Il faudrait que je revoie la version de Roger Donaldson de 1984 avec Mel Gibson et Anthony Hopkins, mais il me semblait que celle-ci était davantage affectée par les tares de sa décennie que la version originale de Frank Lloyd — et il restera celle de Lewis Milestone, en 1962, avec Marlon Brando, pour comparer l'ensemble. Je ne suis pas un grand amateur du cabotinage Actors Studios (bien que l'organisation n'existait pas encore en 1935) des deux principaux acteurs, Charles Laughton tout en sadisme et Clark Gable tout en séduction, malgré l'absence de moustache concédée aux producteurs. Mais sur la durée, j'ai trouvé que le film parvenait malgré tout à installer une ambiance attachante sur le bateau qui quitta l'Angleterre en 1797 pour faire un petit tour du monde jusqu'à Tahiti.
Attachante par les conditions de vie rapportées, qui parviennent à se frayer un chemin à travers le contexte de production et de reconstitution : on ne compte plus les séquences sur toile de fond avec la mer artificielle derrière un bateau en carton... Mais aussi par la camaraderie, typique du cinéma américain des années 30 et 40, qu'on retrouve d'ailleurs chez Ford, et par l'arrivée sous forme de délivrance sur une île paradisiaque peuplée de vahinés.
Simplement, il ne faut pas compter sur "Les Révoltés du Bounty" pour dépeindre autre chose qu'une dialectique enfantine derrière les conflits entre maîtres et esclaves, c'est d'ailleurs troublant de voir des thématiques aussi violentes (tortures diverses, morts froides) abordées de manière aussi naïve et distanciée. Je ne m'y ferai, je crois, jamais.

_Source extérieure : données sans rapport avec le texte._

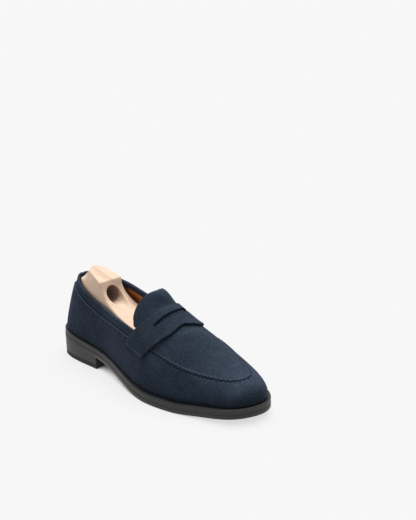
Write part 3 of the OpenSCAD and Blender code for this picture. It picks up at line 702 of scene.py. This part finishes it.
def apron():
    rows = 420
    r = np.linspace(0, 1, rows)[:, None]
    start = np.linspace(0, 1, 15)[:-1]
    columns = len(start) + len(NEAR)
    share = np.zeros((rows, columns))
    sides = []
    for s in (-1, 1):
        k = np.repeat(5.9 + r * 4.1, columns, axis=1)
        for _ in range(3):
            low = wall_v(k, np.full(k.shape, s)) + 0.004
            speed = v_speed(k, np.full(k.shape, s), low)
            edge = 1 - NEAR[None, ::-1] / speed[:, len(start):] / (1 - low[:, len(start):])
            share[:, len(start):] = edge
            share[:, :len(start)] = start * edge[:, :1]
            k0 = strap_front(1 + (0.39 - 1) * share, s) - 0.22
            k = k0 + (10 - k0) * r
        low = wall_v(k, np.full(k.shape, s)) + 0.004
        v = 1 + (low - 1) * share
        away = (v - low) * v_speed(k, np.full(k.shape, s), low)
        sides.append((k, np.full(k.shape, s), v, away))
    left, right = sides
    k, s, v, away = (np.concatenate([a[:, ::-1], b[:, 1:]], axis=1) for a, b in zip(left, right))
    u = np.where(s < 0, k, 20 - k)
    raised = ridge_height(u, away)
    # Painted highlight on the apron's ridge and painted shade in the needle holes
    pale = 0.15 * seam_shown(u) * bell(away, 1.2, 0.7) - seam_holes(u, away)
    return sheet("apron_panel", surface(k, s, v, raised), surface(k, s, v, 0.6 * raised - SUEDE_T), SUEDE,
                 bevel=0.3, nodes=["apron"], pale=pale)


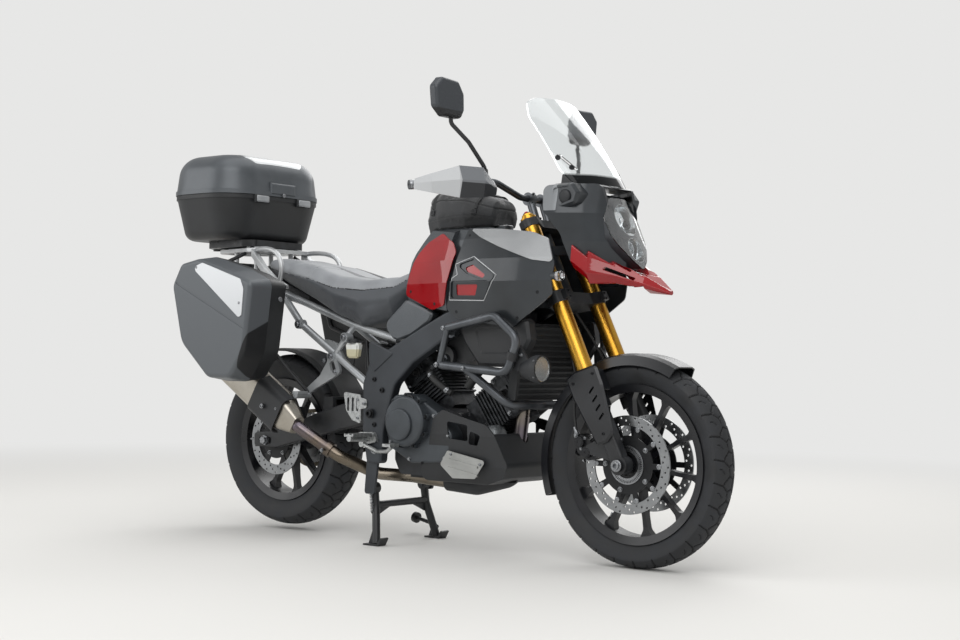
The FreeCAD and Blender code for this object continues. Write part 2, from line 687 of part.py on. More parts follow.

Tout est parfaitement explicité dans les horreurs du capitaine Bligh pour en faire un sur-méchant et rendre la mutinerie finale comme une forme de révolution tout à fait logique et acceptable. Qui plus est quand il s'agit d'une rébellion d'Américains contre la domination anglaise... Même s'il s'agit d'un récit inspiré d'un fait historique réel, c'est manifestement tout le versant fictionnel, avec l'angoisse de quitter sa famille et la terreur du capitaine à bord, la joie tahitienne (avec un petit côté épanouissement scientifique et sexuel, ainsi qu'un petit côté gay friendly par moments), et pour finir le tribunal expéditif final qui valent le détour.